The case was tried before me and I held, D.C., 140 F.Supp. 298, that federal law applied, citing United States v. Kings County Iron Works, Inc., 2 Cir., 224 F.2d 232, 235. Accordingly I applied United States v. Munsey Trust Co., 332 U.S. 234, 67 S. Ct. 1599, 91 L. Ed. 2022, as I interpreted it, and held that the Government had a paramount lien upon the contractor's claim. Judgment for the Government was entered.

 On appeal the Court of Appeals reversed the judgment, 2 Cir., 241 F.2d 142, holding that the nature of the interest of the contractor, as distinguished from the priority of the Government, was to be determined by the law of the State of New York. The Court, at page 145, said that the Kings County Iron Works case did no more than hold that state-law classification of a right as a trust did not preclude its classification as a lien upon federal inquiry into its nature. The court therefore applied New York law as expressed in United States Fidelity & Guaranty Co. v. Triborough Bridge Authority, 297 N.Y. 31, 74 N.E.2d 226, and held that the owner had no property right in the unpaid portion of the purchase price to which any lien of the Government could attach. The case was therefore remanded.

 Plaintiff, instead of seeking a new trial, has moved for summary judgment. This procedure is quite proper since there is no dispute as to the facts.

 The Government, though held by the Court of Appeals to be without right as lienor upon any property right of the contractor, is still in the field asserting a priority over the surety. I must therefore determine the respective rights of the parties and, to do that, I must determine what law governs.
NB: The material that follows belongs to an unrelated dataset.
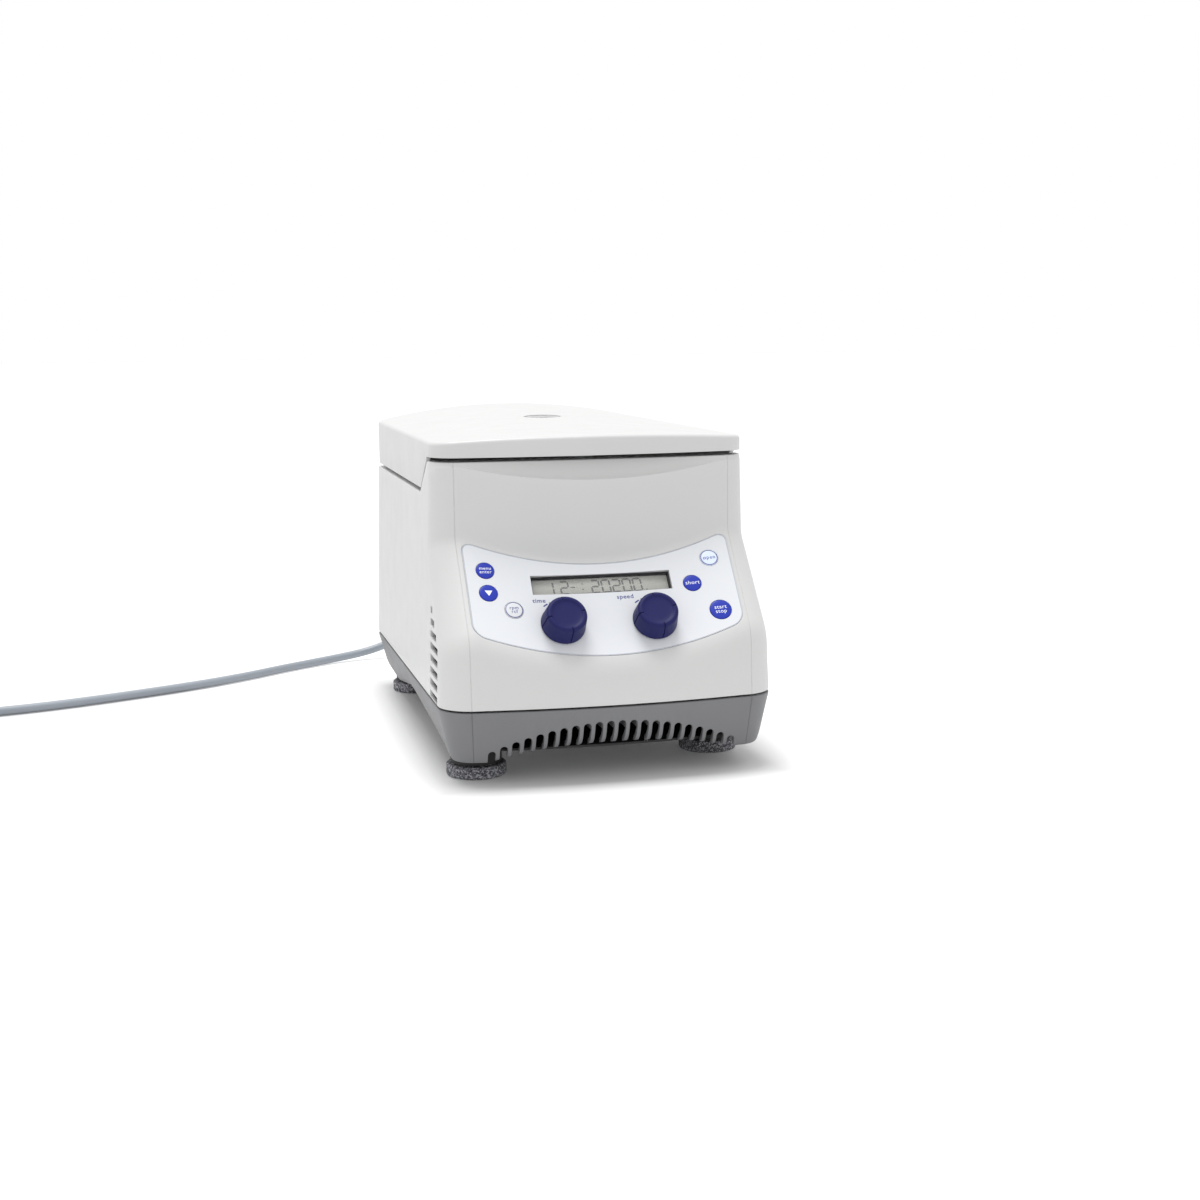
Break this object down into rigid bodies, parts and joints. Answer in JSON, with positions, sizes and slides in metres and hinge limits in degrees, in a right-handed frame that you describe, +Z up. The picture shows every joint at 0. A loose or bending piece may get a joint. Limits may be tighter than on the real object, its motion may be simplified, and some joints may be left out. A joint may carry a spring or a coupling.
{
  "type": "microcentrifuge",
  "caption": "Bench microcentrifuge: white housing on a ventilated grey base, hinged lid with round window, sloped key panel with display and knobs, fixed-angle rotor, mains lead.",
  "frame": {"origin": "middle of the underside of the feet, under the middle of the casing", "axes": "+X to the operator's right, -Y towards the operator, +Z up"},
  "size_m": [0.6582, 0.4942, 0.2373],
  "materials": {
    "housing_white": "fine moulded texture, satin",
    "base_grey": "fine moulded texture",
    "keypad_foil": "matt polyester foil",
    "display_glass": "clear flat window",
    "lid_window_glass": "clear moulded window",
    "lcd": "grey-green liquid crystal display",
    "circuit_board": "green solder resist",
    "chamber_steel": "drawn stainless steel",
    "black_rubber": "matt black",
    "motor_alloy": "die cast",
    "zinc_steel": "zinc plated",
    "ground_steel": "ground",
    "rotor_alloy": "anodised, satin",
    "black_plastic": "fine texture",
    "liner_metal": "satin sheet",
    "knob_navy": "satin soft-touch",
    "key_blue": "satin",
    "key_white": "satin, printed ring",
    "key_pale_blue": "satin, printed ring",
    "cord_grey": "satin PVC",
    "plug_grey": "moulded PVC",
    "foot_rubber": "speckled bonded rubber"
  },
  "bodies": {
    "root": {"upper_housing": "housing_white", "base_tray": "base_grey", "rear_panel": "base_grey", "keypad_foil": "keypad_foil", "display_window": "display_glass", "lcd_module": "lcd", "control_board": "circuit_board", "power_board": "circuit_board", "chamber_bowl": "chamber_steel", "chamber_gasket": "black_rubber", "drive_motor": "motor_alloy", "motor_plate": "zinc_steel", "motor_damper_1": "black_rubber", "motor_damper_2": "black_rubber", "motor_damper_3": "black_rubber", "mains_inlet": "black_plastic", "lid_lock": "black_plastic", "hinge_bracket_left": "zinc_steel", "hinge_bracket_right": "zinc_steel", "hinge_pin": "ground_steel", "time_encoder": "black_plastic", "speed_encoder": "black_plastic", "cord_run": "cord_grey", "cord_coil": "cord_grey", "cord_tail": "cord_grey", "mains_plug": "plug_grey", "appliance_connector": "plug_grey", "foot_pad_1": "foot_rubber", "foot_screw_1": "zinc_steel", "foot_pad_2": "foot_rubber", "foot_screw_2": "zinc_steel", "foot_pad_3": "foot_rubber", "foot_screw_3": "zinc_steel", "foot_pad_4": "foot_rubber", "foot_screw_4": "zinc_steel"},
    "lid": {"lid_shell": "housing_white", "lid_liner": "liner_metal", "lid_window": "lid_window_glass", "lid_striker": "zinc_steel", "lid_arm_left": "zinc_steel", "lid_arm_right": "zinc_steel"},
    "rotor": {"rotor": "rotor_alloy", "drive_shaft": "ground_steel", "rotor_lid": "rotor_alloy"},
    "rotor_nut": {"rotor_lid_nut": "black_plastic"},
    "hook": {"latch_hook": "zinc_steel"},
    "switch": {"mains_switch": "black_plastic"},
    "time_knob": {"time_knob": "knob_navy"},
    "speed_knob": {"speed_knob": "knob_navy"},
    "menu_key": {"menu_key": "key_blue"},
    "down_key": {"down_key": "key_blue"},
    "unit_key": {"unit_key": "key_white"},
    "open_key": {"open_key": "key_pale_blue"},
    "short_key": {"short_key": "key_blue"},
    "start_key": {"start_key": "key_blue"}
  },
  "joints": [
    {"name": "lid_hinge", "type": "hinge", "parent": "root", "child": "lid", "pos_m": [0, 0.178, 0.208], "axis": [-1, 0, 0], "range_deg": [0, 55]},
    {"name": "rotor_spin", "type": "hinge", "parent": "root", "child": "rotor", "pos_m": [0, 0.032, 0.19], "axis": [0, 0, 1], "continuous": true},
    {"name": "rotor_nut_turn", "type": "hinge", "parent": "rotor", "child": "rotor_nut", "pos_m": [0, 0.032, 0.19], "axis": [0, 0, 1], "continuous": true},
    {"name": "latch_slide", "type": "slide", "parent": "root", "child": "hook", "axis": [0, 1, 0], "range_m": [0, 0.004]},
    {"name": "mains_switch_rock", "type": "hinge", "parent": "root", "child": "switch", "pos_m": [-0.024, 0.182, 0.072], "axis": [1, 0, 0], "range_deg": [-12, 0]},
    {"name": "time_knob_turn", "type": "hinge", "parent": "root", "child": "time_knob", "pos_m": [-0.0316, -0.1738, 0.10452], "axis": [0.0379, -0.7688, 0.6384], "continuous": true},
    {"name": "speed_knob_turn", "type": "hinge", "parent": "root", "child": "speed_knob", "pos_m": [0.0316, -0.1738, 0.10452], "axis": [-0.0379, -0.7688, 0.6384], "continuous": true},
    {"name": "menu_key_press", "type": "slide", "parent": "root", "child": "menu_key", "axis": [-0.0971, 0.7688, -0.6321], "range_m": [0, 0.0005], "stiffness_N_per_m": 400},
    {"name": "down_key_press", "type": "slide", "parent": "root", "child": "down_key", "axis": [-0.0944, 0.769, -0.6322], "range_m": [0, 0.0005], "stiffness_N_per_m": 400},
    {"name": "unit_key_press", "type": "slide", "parent": "root", "child": "unit_key", "axis": [-0.0754, 0.7689, -0.6349], "range_m": [0, 0.0005], "stiffness_N_per_m": 400},
    {"name": "open_key_press", "type": "slide", "parent": "root", "child": "open_key", "axis": [0.0965, 0.7688, -0.6322], "range_m": [0, 0.0005], "stiffness_N_per_m": 400},
    {"name": "short_key_press", "type": "slide", "parent": "root", "child": "short_key", "axis": [0.0767, 0.7688, -0.6348], "range_m": [0, 0.0005], "stiffness_N_per_m": 400},
    {"name": "start_key_press", "type": "slide", "parent": "root", "child": "start_key", "axis": [0.0907, 0.7692, -0.6325], "range_m": [0, 0.0005], "stiffness_N_per_m": 400}
  ]
}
 The Court of Appeals in its opinion in this case said, 241 F.2d at page 145:

 'These cases make it perfectly clear that: (1) the classification of state created rights and (2) the weighing of relative priorities under Section 3670, are both matters of federal law. But here we are concerned with the question of whether or not a contractual right exists and that we hold is a matter of state law only.'

 From this I conclude that in determining whether a right exists I must look to state law if its creation would be within state competence and federal law if its creation would be within federal competence. Then, in classifying a state created right according to its true nature, for purposes of resolution of competing state and federal claims, I am not bound by the name that the state law applies to it but must apply federal law. Finally, I must apply federal law in determining the relative priority of a federally created right, on the one hand, and state created rights on the other.
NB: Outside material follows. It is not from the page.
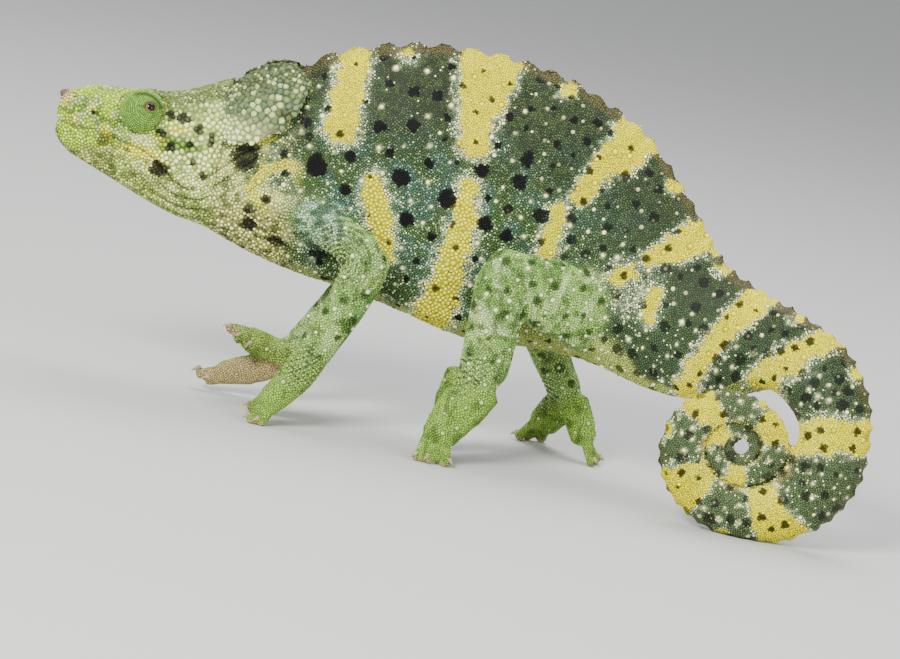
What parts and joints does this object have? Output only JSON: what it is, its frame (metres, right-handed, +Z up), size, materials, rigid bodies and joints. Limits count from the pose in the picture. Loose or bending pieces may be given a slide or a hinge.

 Any right which the surety in this case may have to the withheld funds is state created. The New York State case of United States Fidelity & Guaranty Co. v. Triborough Bridge Authority, 297 N.Y. 31, 74 N.E.2d 226, supra, as an alternative ground undiscussed by our Court of Appeals in reversing, held that the surety, in a case such as this, obtains an equitable lien upon the withheld funds. I believe that United States v. Munsey Trust Co., 332 U.S. 234, 67 S. Ct. 1599, 91 L. Ed. 2022, supra, holds to the contrary, but, even so, it does not purport to declare the law of the State of New York. *fn1"

 It is thus established that the surety has an equitable lien on the withheld funds. It is also established that the Government has no lien on any right of its debtor, the contractor, and no one has suggested any other avenue through which the Government could reach the withheld funds. Since the Government has no interest in the withheld funds, no question arises either as to the true nature of the surety's equitable lien thereon or as to the relative priority of interests of the surety and the Government therein.
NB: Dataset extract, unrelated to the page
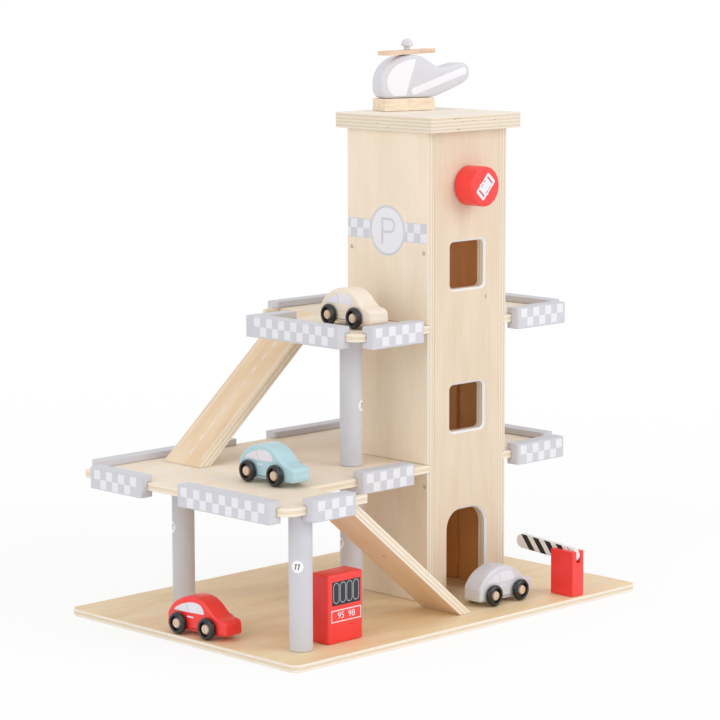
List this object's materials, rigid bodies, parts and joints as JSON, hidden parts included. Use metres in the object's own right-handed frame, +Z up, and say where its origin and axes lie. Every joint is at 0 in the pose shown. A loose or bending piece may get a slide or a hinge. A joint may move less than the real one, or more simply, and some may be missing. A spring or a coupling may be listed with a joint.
{
  "type": "toy parking garage",
  "caption": "Wooden toy parking garage with a knob-driven lift tower, parking floors joined by ramps, guard rails, a swing barrier, a fuel pump, a toy helicopter and small cars.",
  "frame": {"origin": "middle of the base board's underside", "axes": "+Z up the lift tower, +X along the base board's long front edge to the right, +Y to the back"},
  "size_m": [0.45, 0.3052, 0.5274],
  "materials": {
    "plywood": "clear-lacquered birch plywood",
    "solid_wood": "clear-lacquered solid wood",
    "grey_paint": "satin grey paint with white check prints",
    "pale_grey_paint": "satin pale grey paint",
    "red_paint": "satin red paint",
    "blue_paint": "satin pale blue paint",
    "striped_paint": "white paint with black diagonal bands",
    "wheel": "black wheel with a plain wooden hub",
    "cord": "thin twisted cord"
  },
  "bodies": {
    "garage": {"base_board": "plywood", "tower_front": "plywood", "tower_back": "plywood", "tower_left": "plywood", "tower_right": "plywood", "roof_board": "plywood", "level1_deck": "plywood", "level2_deck": "plywood", "level1_rail_left_rear": "grey_paint", "level1_rail_left_front": "grey_paint", "level1_rail_front": "grey_paint", "level1_rail_tower": "grey_paint", "level1_rail_back_left": "grey_paint", "level1_rail_back_right": "grey_paint", "level1_rail_wing_front": "grey_paint", "level1_rail_wing_side": "grey_paint", "level2_rail_left": "grey_paint", "level2_rail_front": "grey_paint", "level2_rail_ramp": "grey_paint", "level2_rail_back": "grey_paint", "level2_rail_wing_front": "grey_paint", "level2_rail_wing_side": "grey_paint", "pillar_front": "grey_paint", "pillar_rear": "grey_paint", "pillar_middle": "grey_paint", "pillar_far": "grey_paint", "upper_pillar_middle": "grey_paint", "upper_pillar_far": "grey_paint", "lower_ramp": "plywood", "upper_ramp": "plywood", "fuel_pump": "red_paint", "barrier_post": "red_paint", "barrier_pin": "solid_wood", "lift_cord": "cord"},
    "lift_drive": {"lift_knob": "red_paint", "lift_spindle": "solid_wood"},
    "lift_cage": {"lift_cage": "plywood"},
    "helicopter": {"helicopter_block": "solid_wood", "helicopter_body": "pale_grey_paint", "helicopter_mast": "pale_grey_paint"},
    "rotor": {"helicopter_rotor": "solid_wood"},
    "barrier_arm": {"barrier_arm": "striped_paint"},
    "red_car": {"red_car_body": "red_paint"},
    "red_car_front_wheels": {"red_car_front_wheels": "wheel"},
    "red_car_rear_wheels": {"red_car_rear_wheels": "wheel"},
    "blue_car": {"blue_car_body": "blue_paint"},
    "blue_car_front_wheels": {"blue_car_front_wheels": "wheel"},
    "blue_car_rear_wheels": {"blue_car_rear_wheels": "wheel"},
    "wood_car": {"wood_car_body": "solid_wood"},
    "wood_car_front_wheels": {"wood_car_front_wheels": "wheel"},
    "wood_car_rear_wheels": {"wood_car_rear_wheels": "wheel"},
    "grey_car": {"grey_car_body": "pale_grey_paint"},
    "grey_car_front_wheels": {"grey_car_front_wheels": "wheel"},
    "grey_car_rear_wheels": {"grey_car_rear_wheels": "wheel"}
  },
  "joints": [
    {"name": "knob_turn", "type": "hinge", "parent": "garage", "child": "lift_drive", "pos_m": [0.07295, -0.07065, 0.3945], "axis": [0, 1, 0], "range_deg": [-1597, 0]},
    {"name": "lift_travel", "type": "slide", "parent": "garage", "child": "lift_cage", "axis": [0, 0, 1], "range_m": [-0.2535, 0], "deforming": ["lift_cord"]},
    {"name": "helicopter_lift_off", "type": "slide", "parent": "garage", "child": "helicopter", "axis": [0, 0, 1], "range_m": [0, 0.08]},
    {"name": "rotor_spin", "type": "hinge", "parent": "helicopter", "child": "rotor", "pos_m": [0.07729, 0.01233, 0.5147], "axis": [0, 0, 1], "continuous": true},
    {"name": "barrier_swing", "type": "hinge", "parent": "garage", "child": "barrier_arm", "pos_m": [0.1433, -0.1421, 0.04605], "axis": [1, 0, 0], "range_deg": [-3.7, 80]},
    {"name": "red_car_roll", "type": "slide", "parent": "garage", "child": "red_car", "axis": [0.075, -0.9972, 0], "range_m": [-0.04, 0.045]},
    {"name": "red_car_front_wheels_spin", "type": "hinge", "parent": "red_car", "child": "red_car_front_wheels", "pos_m": [-0.20505, -0.03, 0.0173], "axis": [0.9972, 0.075, 0], "range_deg": [-228, 256]},
    {"name": "red_car_rear_wheels_spin", "type": "hinge", "parent": "red_car", "child": "red_car_rear_wheels", "pos_m": [-0.20775, 0.0059, 0.0173], "axis": [0.9972, 0.075, 0], "range_deg": [-228, 256]},
    {"name": "blue_car_roll", "type": "slide", "parent": "garage", "child": "blue_car", "axis": [0, -1, 0], "range_m": [-0.06, 0.018]},
    {"name": "blue_car_front_wheels_spin", "type": "hinge", "parent": "blue_car", "child": "blue_car_front_wheels", "pos_m": [-0.1377, -0.04825, 0.1483], "axis": [1, 0, 0], "range_deg": [-341, 103]},
    {"name": "blue_car_rear_wheels_spin", "type": "hinge", "parent": "blue_car", "child": "blue_car_rear_wheels", "pos_m": [-0.1377, -0.01225, 0.1483], "axis": [1, 0, 0], "range_deg": [-341, 103]},
    {"name": "wood_car_roll", "type": "slide", "parent": "garage", "child": "wood_car", "axis": [-0.0819, -0.9966, 0], "range_m": [-0.041, 0]},
    {"name": "wood_car_front_wheels_spin", "type": "hinge", "parent": "wood_car", "child": "wood_car_front_wheels", "pos_m": [-0.03188, -0.04179, 0.2788], "axis": [0.9966, -0.0819, 0], "range_deg": [-234, 1]},
    {"name": "wood_car_rear_wheels_spin", "type": "hinge", "parent": "wood_car", "child": "wood_car_rear_wheels", "pos_m": [-0.02892, -0.00591, 0.2788], "axis": [0.9966, -0.0819, 0], "range_deg": [-234, 1]},
    {"name": "grey_car_roll", "type": "slide", "parent": "garage", "child": "grey_car", "axis": [1, 0, 0], "range_m": [-0.015, 0.03]},
    {"name": "grey_car_front_wheels_spin", "type": "hinge", "parent": "grey_car", "child": "grey_car_front_wheels", "pos_m": [0.0928, -0.10845, 0.0173], "axis": [0, 1, 0], "range_deg": [-86, 171]},
    {"name": "grey_car_rear_wheels_spin", "type": "hinge", "parent": "grey_car", "child": "grey_car_rear_wheels", "pos_m": [0.0568, -0.10845, 0.0173], "axis": [0, 1, 0], "range_deg": [-86, 171]}
  ],
  "couplings": [
    {"joint": "knob_turn", "follows": "lift_travel", "rad_per_m": 109.89},
    {"joint": "red_car_front_wheels_spin", "follows": "red_car_roll", "rad_per_m": 99.01},
    {"joint": "red_car_rear_wheels_spin", "follows": "red_car_roll", "rad_per_m": 99.01},
    {"joint": "blue_car_front_wheels_spin", "follows": "blue_car_roll", "rad_per_m": 99.01},
    {"joint": "blue_car_rear_wheels_spin", "follows": "blue_car_roll", "rad_per_m": 99.01},
    {"joint": "wood_car_front_wheels_spin", "follows": "wood_car_roll", "rad_per_m": 99.01},
    {"joint": "wood_car_rear_wheels_spin", "follows": "wood_car_roll", "rad_per_m": 99.01},
    {"joint": "grey_car_front_wheels_spin", "follows": "grey_car_roll", "rad_per_m": 99.01},
    {"joint": "grey_car_rear_wheels_spin", "follows": "grey_car_roll", "rad_per_m": 99.01}
  ]
}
 The Government suggests that an appeal to the Court of Appeals of the State of New York is now pending from the judgment of the Appellate Division in Aetna Casualty & Surety Co. v. Horticultural Service, Inc., 2 A.D.2d 963, 158 N.Y.S.2d 750, a case which followed the ruling in the Triborough case, and that I ought to withhold decision until a final determination of that appeal. As a general proposition I am loath to delay the enforcement of the rights of litigants in anticipation of a possible change in controlling law. In this case, moreover, it would serve no purpose, since substantially the same result can be obtained by the taking of an appeal from my present determination and keeping it pending until the determination of the Horticultural Service appeal by the State Court of Appeals.

 Judgment is awarded plaintiff against the New York City Housing Authority for $ 46,392.51, and the claims of all other parties are dismissed.

 With respect to the time for appeal counsel will please note the provisions of Rule 58, F.R.Civ.P.